Desde muito pequeno que tive contacto com este mundo, por um lado estimulado pelos meus pais, por outro pelo entusiasmo que as circunstâncias em mim suscitaram. Com isto quero dizer que não foi de uma análise “racional” das várias opções para actividades lúdicas que decidi entrar na música. Podia ter calhado o futebol, ou a pintura, mas não foi o que calhou. Felizmente, penso que tive sorte.
Passo a explicar o porquê desta minha satisfação: a música, em toda a sua diversidade é um espelho do mundo, uma base sólida para o estabelecimento de paralelismos que nos podem levar à melhor compreensão da sociedade, das suas particularidades, pontos fortes e falhas. A análise do som, que só sobrevive quando sustentado; da banda ou da orquestra na qual as funções de cada um estão bem definidas e na qual deve haver uma perfeita coordenação e entendimento, para que no fim se atinja um final comum; ou ainda o diálogo que conseguimos distinguir entre duas linhas melódicas que se respondem mutuamente, por vezes sobrepondo-se uma à outra, mas sempre, repito, sempre ouvindo a sua interlocutora. Todas estas ideias podem ser relacionadas com a realidade e penso que tomadas como exemplos a seguir no nosso dia-a-dia.

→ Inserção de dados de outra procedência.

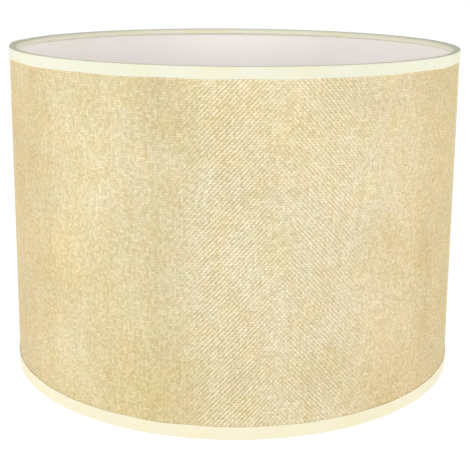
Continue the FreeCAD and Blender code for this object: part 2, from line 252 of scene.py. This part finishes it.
# Where the roll ends inside, in degrees round the wire from straight out
TUCK_ANGLE, TUCK_UNEVEN, TUCK_WAVE = 307.0, 5.0, 20.0 * MM
# The lip at each arm, with its spread along the ring and, in degrees, round the wire
LIP_HEIGHT, LIP_ALONG, LIP_ROUND = 0.5 * MM, 3.0 * MM, 32.0


def tape_points(angle, width, off, seed, slits):
    """The tape's section at one angle: (radius, depth from the panel's edge) of its middle line,
    which runs at the distance off from what the tape lies on. It goes from the cut edge on the
    cloth, over the panel's edge and round the wire, and has a lip at each arm if slits is set."""
    place = math.radians(angle) * COVER_RADIUS
    bump = LAP_RISE * (smoothstep(RAMP_START - 0.6, RAMP_END - 0.4, angle % TURN)
                       - smoothstep(LAP_END + 0.3, LAP_END + 1.8, angle % TURN))
    edge = width - TAPE_THICK + EDGE_UNEVEN * wander(seed, place, EDGE_WAVE)
    strip_radius = COVER_RADIUS + off + STRIP_LIFT * (1 + wander(seed + 1, place, STRIP_WAVE))
    rows = [(strip_radius + bump, depth) for depth in np.linspace(edge, 0.0, 9)]
    for swing in np.radians(np.linspace(22.5, 90, 4)):
        rows.append((COVER_RADIUS + bump + off * math.cos(swing), -off * math.sin(swing)))
    sag = SAG_DEPTH * (1 + wander(seed + 2, place, SAG_WAVE))
    for share in (0.25, 0.5, 0.75):
        radius = COVER_RADIUS + bump + (RING_RADIUS - COVER_RADIUS - bump) * share
        rows.append((radius, -off + sag * math.sin(math.pi * share)))
    roll = WIRE_RADIUS + GLUE_GAP + off
    pucker = PUCKER_DEPTH * wander(seed + 3, place, PUCKER_WAVE, 7)
    tuck = TUCK_ANGLE - TUCK_UNEVEN * wander(seed + 4, place, TUCK_WAVE)
    for swing in np.linspace(90.0, tuck, 24):
        reach = roll + pucker * smoothstep(110.0, 200.0, swing)
        for arm in ARM_ANGLES if slits else ():
            aside = ((angle - arm + TURN / 2) % TURN - TURN / 2) * math.radians(RING_RADIUS)
            reach += LIP_HEIGHT * math.exp(-(aside / LIP_ALONG) ** 2
                                           - ((swing - 180) / LIP_ROUND) ** 2)
        turned = math.radians(swing)
        rows.append((RING_RADIUS + reach * math.cos(turned),
                     GLUE_GAP + WIRE_RADIUS - reach * math.sin(turned)))
    return np.array(rows)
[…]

Mas voltando à tal realidade, enveredar por este modo de vida, a qual gira à volta do estudo da Medicina e paralelamente da Música e ainda da actividade coral não é propriamente fácil. Aliás, qualquer pessoa que esteja empenhada num objectivo obriga-se a um grande esforço em termos de organização (matéria na qual não sou, confesso, grande perito) e de selecção de prioridades. Em suma, abdicar de alguns momentos de dolce farniente e de alguns outros momentos lúdicos com vista à satisfação imediata, sem dúvida importantes mas que, por vezes, se deixam apenas ficar por aí.
Este esforço, alguns dirão “sacrifício”, é, no entanto, claramente superado tanto pela satisfação que a prática da música em si mesma me dá, quanto pelo reconhecimento do público e dos meus mais chegados amigos, para não falar do prazer intelectual de assim aprender as tais dicotomias entre a música e a vida, como referi há pouco.
Terminando, mas primeiro passando pela “casa de partida”, nunca conseguiria viver só da medicina. Mas também nunca conseguiria viver sem a Música. O meu caminho reside no meio destes dois universos. Nesta posição não faço mais do que companhia ao bem conhecido médico português, Prof. Abel Salazar, que numa engenhosa frase mostrou como, na realidade, está tudo ligado: O médico que só sabe de medicina, nem de medicina sabe.